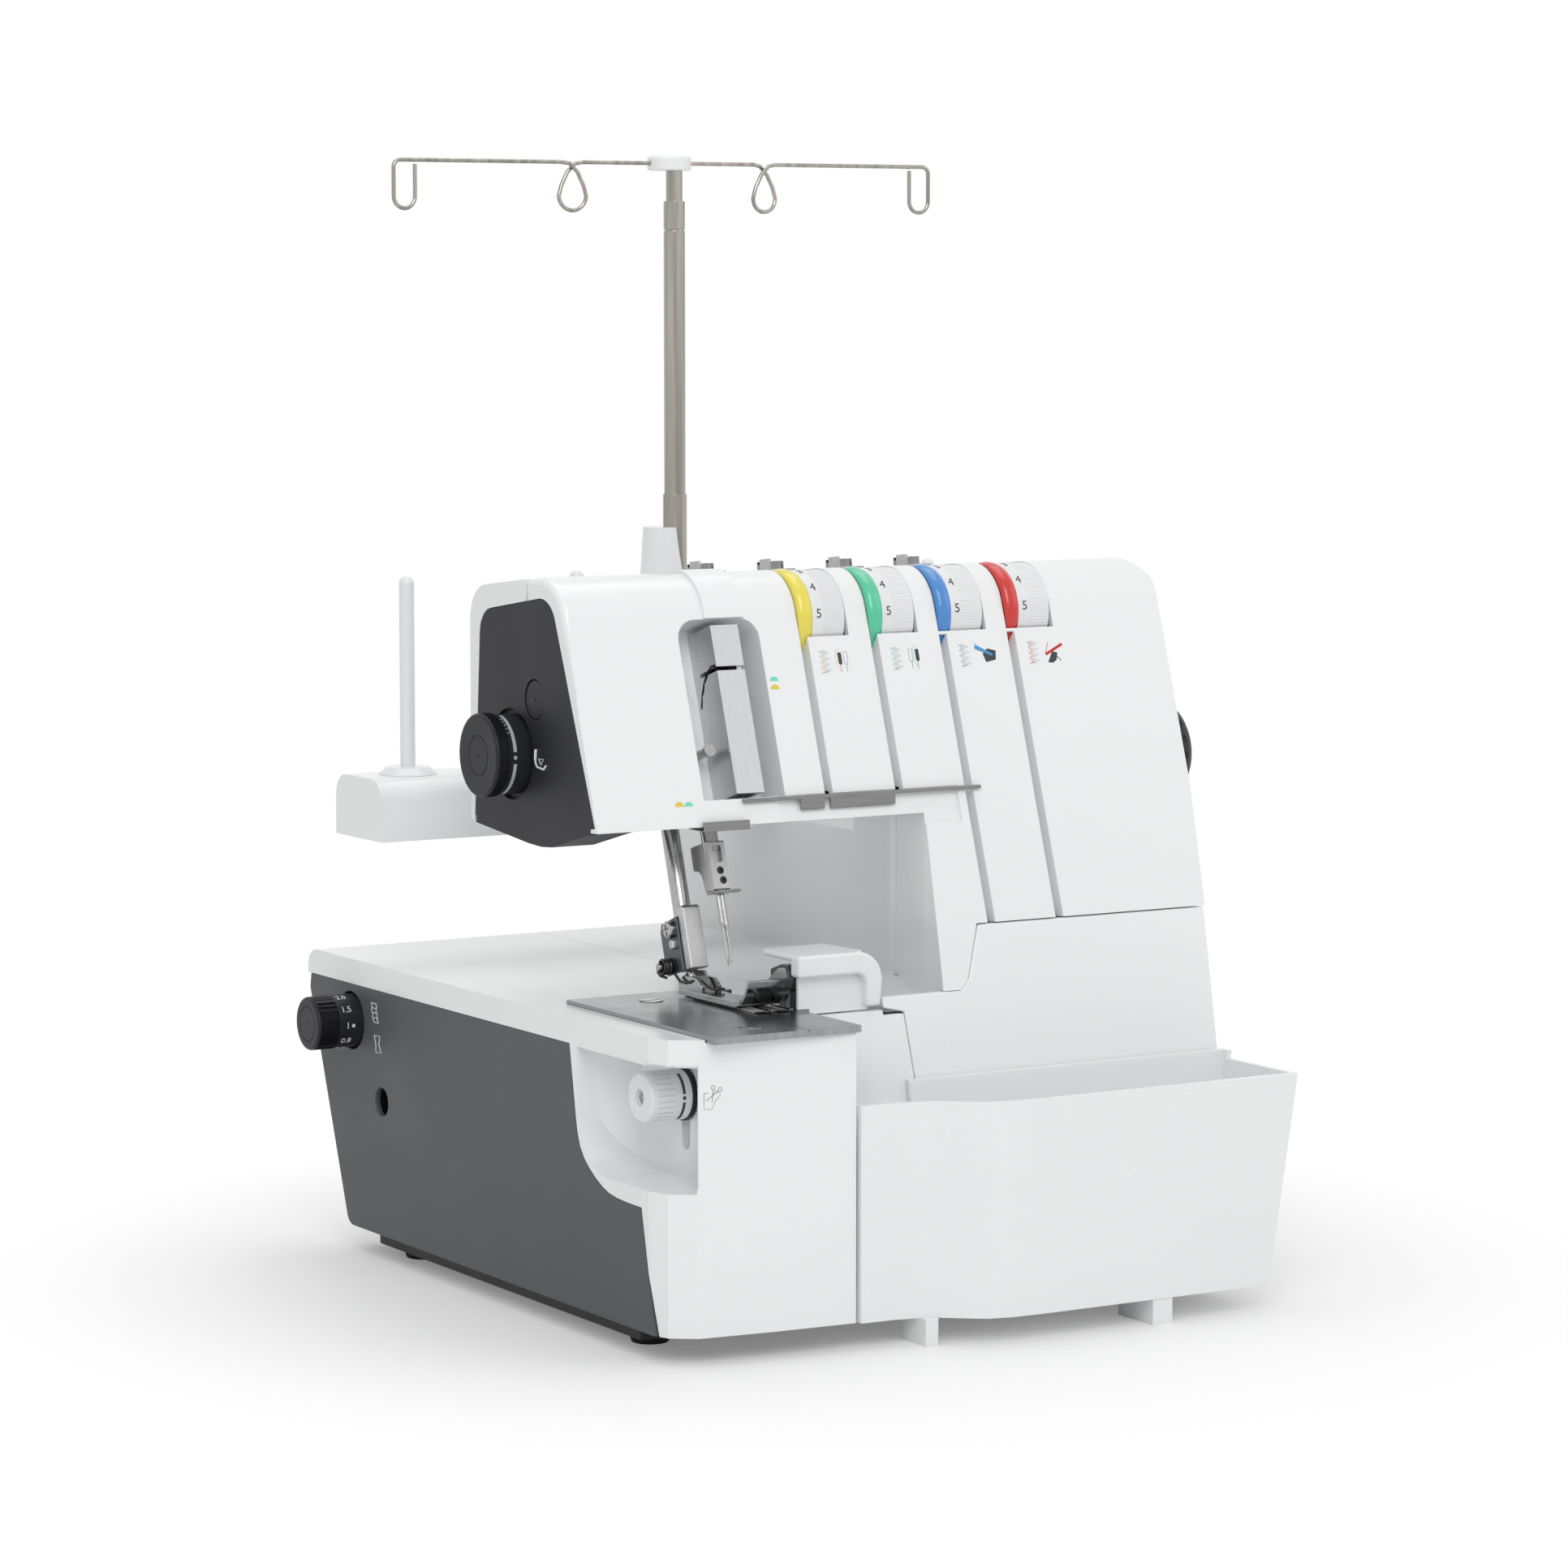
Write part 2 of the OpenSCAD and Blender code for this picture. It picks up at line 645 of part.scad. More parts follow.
module lower_knife() {
    color("silver") difference() {
        union() {
            span([cut_x - 2.2, 30, 101], [cut_x - 0.4, 44, plate_top + 0.4]);
            span([cut_x - 2.2, 26.6, 100], [cut_x + 0.4, 30, 116]);
        }
        rod_x(cut_x - 17, cut_x + 13, 37, 106, 3.4);
    }
}

module upper_knife() {
    color("#55585c") {
        along_x(cut_x, cut_x + 2) polygon([[34, plate_top - 1], [44, plate_top + 1.5], [48, plate_top + 8],
            [62, plate_top + 9.6], [62, plate_top + 13], [44, plate_top + 15], [34, plate_top + 10]]);
        span([cut_x, 44, plate_top + 4], [cut_x + 6.4, 52, plate_top + 15]);
        rod_x(cut_x + 2, cut_x + 9, 48, plate_top + 9.5, 7);
        span([cut_x + 6.4, 44.4, 99.5], [cut_x + 10, 52, plate_top + 15]);
        span([cut_x + 6.4, 44.4, 99.5], [cut_x + 10, 80, 107]);
        rod_x(cut_x + 5, looper_root_x, 78, 104, 9);
    }
}

looper_root_x = cut_x + 52.6;
looper_y = 60;

module upper_looper() {
    color("silver") {
        rod_x(looper_root_x - 9.6, looper_root_x, looper_y, 88, 12);
        span([looper_root_x - 8.6, looper_y - 4, 90], [looper_root_x - 4.6, looper_y + 2, 106]);
        span([cut_x + 13, looper_y - 4, 103], [looper_root_x - 4.6, looper_y, 106]);
    }
}

module lower_looper() {
    color("silver") {
        rod_x(looper_root_x - 9.6, looper_root_x, looper_y, 52, 12);
        span([looper_root_x - 8.6, looper_y - 3, 54], [looper_root_x - 4.6, looper_y + 3, 80]);
        span([cut_x + 11, looper_y - 2, 76], [looper_root_x - 4.6, looper_y + 2, 80]);
        span([cut_x + 11, looper_y - 2, 76], [cut_x + 15, looper_y + 2, 92]);
    }
}

foot_z = plate_top + 1;

module presser_bar() {
    color("silver") {
        on_bar(presser_x, presser_y, 139) cylinder(d = presser_d, h = 92);
        on_bar(presser_x, presser_y, 206) cylinder(d = presser_d + 4, h = 3);
    }
}

module foot_holder() {
    color("#4a4d52") {
        difference() {
            on_bar(presser_x, presser_y, 131) translate([-3.6, -7, 0]) cube([7.5, 18.5, 24.5]);
            on_bar(presser_x, presser_y, 139) cylinder(d = presser_d, h = 60);
            on_bar(presser_x, presser_y, 131) translate([-5, 2.9, -1]) cube([10, 9, 9]);
        }
    }
}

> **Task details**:
Only the lines from the start of the data to the line holding "looper_y = 60;" are wanted; return them exactly, both ends included.

> **Exercise result**:
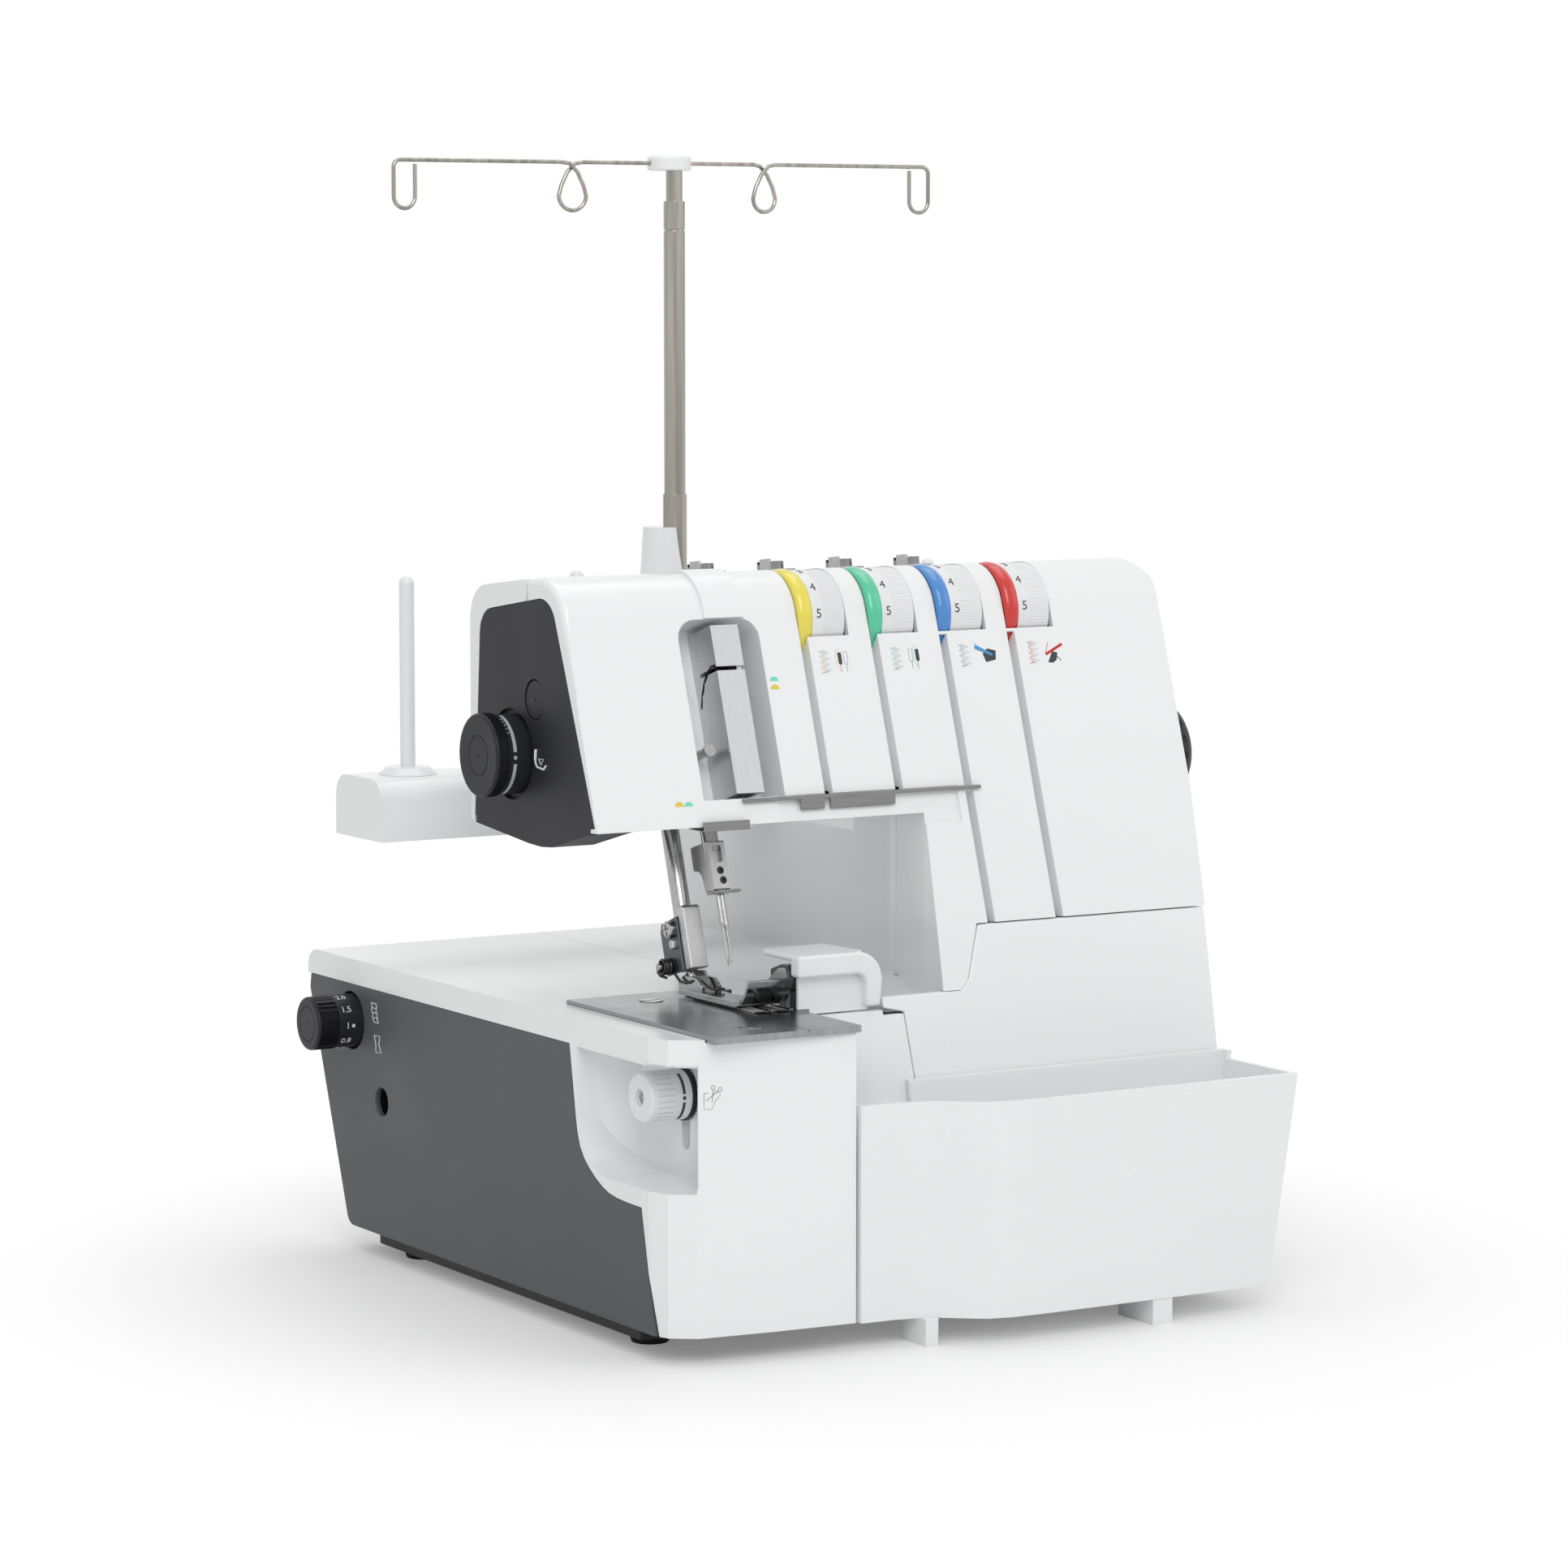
Write part 2 of the OpenSCAD and Blender code for this picture. It picks up at line 645 of part.scad. More parts follow.
module lower_knife() {
    color("silver") difference() {
        union() {
            span([cut_x - 2.2, 30, 101], [cut_x - 0.4, 44, plate_top + 0.4]);
            span([cut_x - 2.2, 26.6, 100], [cut_x + 0.4, 30, 116]);
        }
        rod_x(cut_x - 17, cut_x + 13, 37, 106, 3.4);
    }
}

module upper_knife() {
    color("#55585c") {
        along_x(cut_x, cut_x + 2) polygon([[34, plate_top - 1], [44, plate_top + 1.5], [48, plate_top + 8],
            [62, plate_top + 9.6], [62, plate_top + 13], [44, plate_top + 15], [34, plate_top + 10]]);
        span([cut_x, 44, plate_top + 4], [cut_x + 6.4, 52, plate_top + 15]);
        rod_x(cut_x + 2, cut_x + 9, 48, plate_top + 9.5, 7);
        span([cut_x + 6.4, 44.4, 99.5], [cut_x + 10, 52, plate_top + 15]);
        span([cut_x + 6.4, 44.4, 99.5], [cut_x + 10, 80, 107]);
        rod_x(cut_x + 5, looper_root_x, 78, 104, 9);
    }
}

looper_root_x = cut_x + 52.6;
looper_y = 60;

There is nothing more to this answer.